Task requirements: All of the data needs to be repeated exactly.

Information provided:
┄┄┄┄┄┄┄┄┄┄

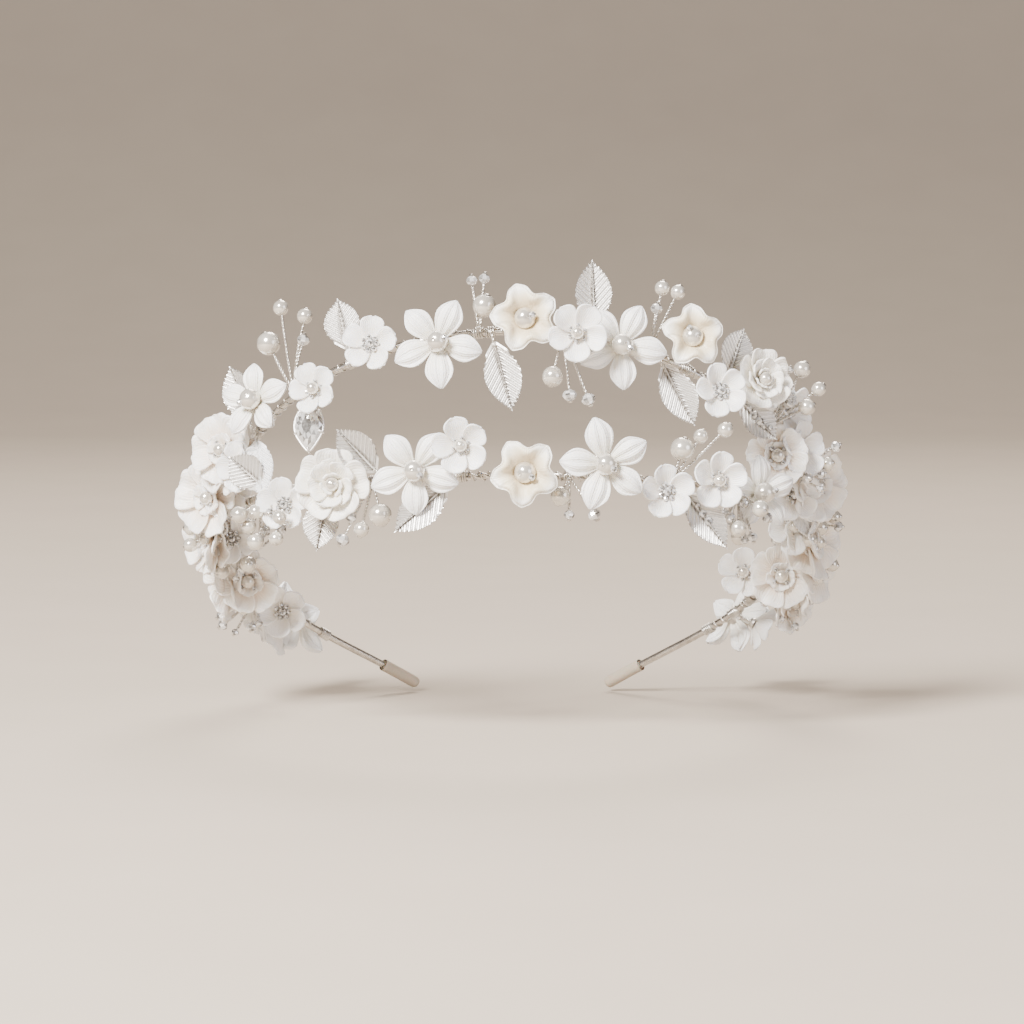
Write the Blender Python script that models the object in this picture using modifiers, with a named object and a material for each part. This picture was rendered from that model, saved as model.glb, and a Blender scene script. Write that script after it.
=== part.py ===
"""Bridal flower crown: two rows of blossoms wired to a sprung double headband.

The frame is one tilted hoop, whose arms go down and back to two bare tips, and a lower
front arch whose ends are bound to those arms.  Every flower, leaf and beaded sprig is a
piece of its own: its stem ends in a ring that is threaded on the wire.

Axes: +X is the wearer's left, -Y is the way the wearer faces and +Z is up.  The origin is
halfway between the temples, where the hoop is widest.  The crown is split at its middle,
x = 0, because the hoop springs open there to go over the head.  In the pieces' names,
left and right are as seen from in front, so left is -X.
"""

import math
from collections import namedtuple

import bmesh
import bpy
from mathutils import Matrix, Vector

MM = 0.001

# The hoop: its arch in front of the temples, and the arms behind them
HOOP_HALF_WIDTH = 70.0 * MM
CROWN_HEIGHT = 67.0 * MM
HOOP_TILT = math.radians(45)
ARM_REACH = 70.0 * MM
ARM_STRAIGHT = 40.0 * MM
TIP_HALF_GAP = 26.0 * MM
TIP_ANGLE = math.radians(44)
TIP_RUN = 34.0 * MM

# The lower front arch
FRONT_HEIGHT = 55.0 * MM
FRONT_TILT = math.radians(14)
FRONT_LEAVES_AT = math.radians(82)
JOIN_PULL = 4.0 * MM

# Both wires
WIRE_RADIUS = 0.9 * MM
WIRE_STEP = 6.0 * MM
MIDDLE_GAP = 0.4 * MM
FIT_GAP = 0.3 * MM

# The ring that binds the front arch to an arm, measured from the temple
BIND_START = 4.0 * MM
BIND_LENGTH = 9.0 * MM
BIND_RING_LENGTH = 5.0 * MM
BIND_RING_WALL = 0.7 * MM

# Tip sleeves
SLEEVE_LENGTH = 11.0 * MM
SLEEVE_WALL = 0.35 * MM
SLEEVE_END = 0.8 * MM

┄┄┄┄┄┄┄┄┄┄

Full solution:
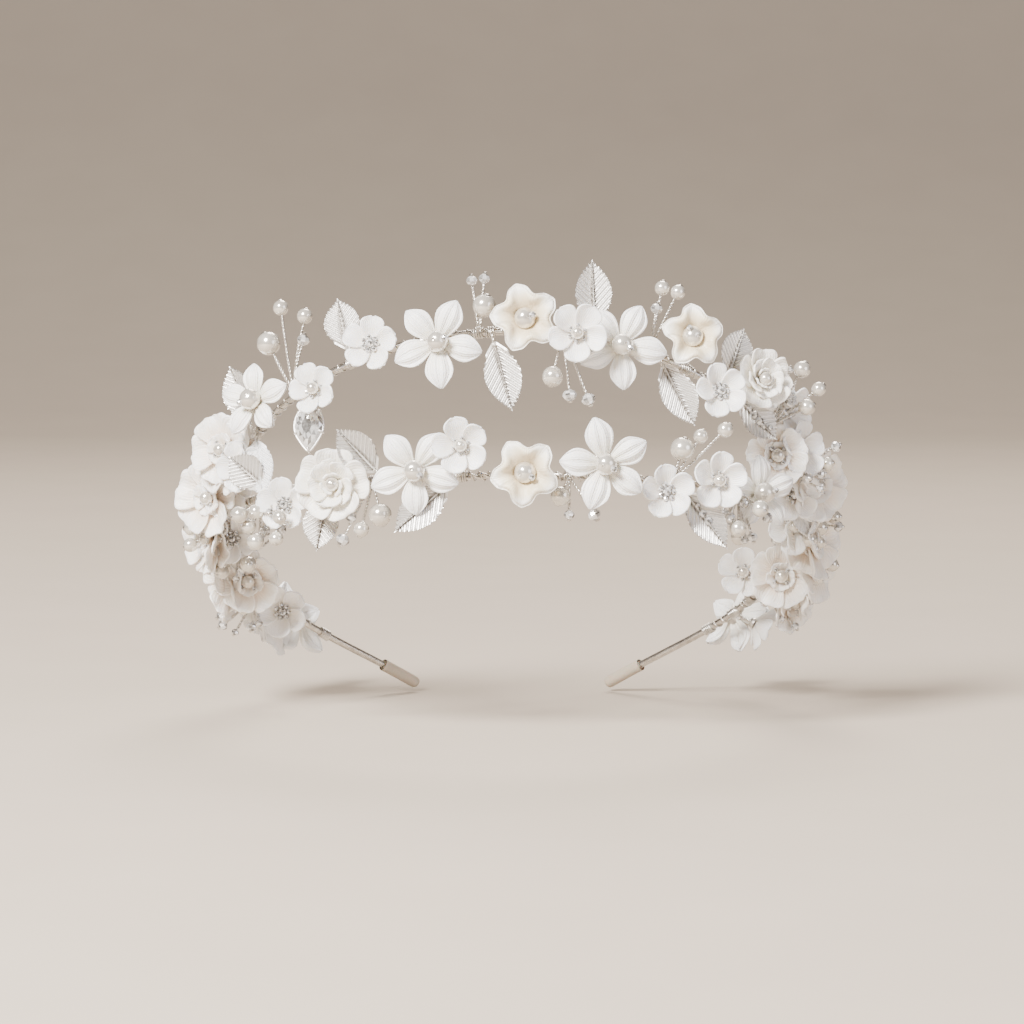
Write the Blender Python script that models the object in this picture using modifiers, with a named object and a material for each part. This picture was rendered from that model, saved as model.glb, and a Blender scene script. Write that script after it.
=== part.py ===
"""Bridal flower crown: two rows of blossoms wired to a sprung double headband.

The frame is one tilted hoop, whose arms go down and back to two bare tips, and a lower
front arch whose ends are bound to those arms.  Every flower, leaf and beaded sprig is a
piece of its own: its stem ends in a ring that is threaded on the wire.

Axes: +X is the wearer's left, -Y is the way the wearer faces and +Z is up.  The origin is
halfway between the temples, where the hoop is widest.  The crown is split at its middle,
x = 0, because the hoop springs open there to go over the head.  In the pieces' names,
left and right are as seen from in front, so left is -X.
"""

import math
from collections import namedtuple

import bmesh
import bpy
from mathutils import Matrix, Vector

MM = 0.001

# The hoop: its arch in front of the temples, and the arms behind them
HOOP_HALF_WIDTH = 70.0 * MM
CROWN_HEIGHT = 67.0 * MM
HOOP_TILT = math.radians(45)
ARM_REACH = 70.0 * MM
ARM_STRAIGHT = 40.0 * MM
TIP_HALF_GAP = 26.0 * MM
TIP_ANGLE = math.radians(44)
TIP_RUN = 34.0 * MM

# The lower front arch
FRONT_HEIGHT = 55.0 * MM
FRONT_TILT = math.radians(14)
FRONT_LEAVES_AT = math.radians(82)
JOIN_PULL = 4.0 * MM

# Both wires
WIRE_RADIUS = 0.9 * MM
WIRE_STEP = 6.0 * MM
MIDDLE_GAP = 0.4 * MM
FIT_GAP = 0.3 * MM

# The ring that binds the front arch to an arm, measured from the temple
BIND_START = 4.0 * MM
BIND_LENGTH = 9.0 * MM
BIND_RING_LENGTH = 5.0 * MM
BIND_RING_WALL = 0.7 * MM

# Tip sleeves
SLEEVE_LENGTH = 11.0 * MM
SLEEVE_WALL = 0.35 * MM
SLEEVE_END = 0.8 * MM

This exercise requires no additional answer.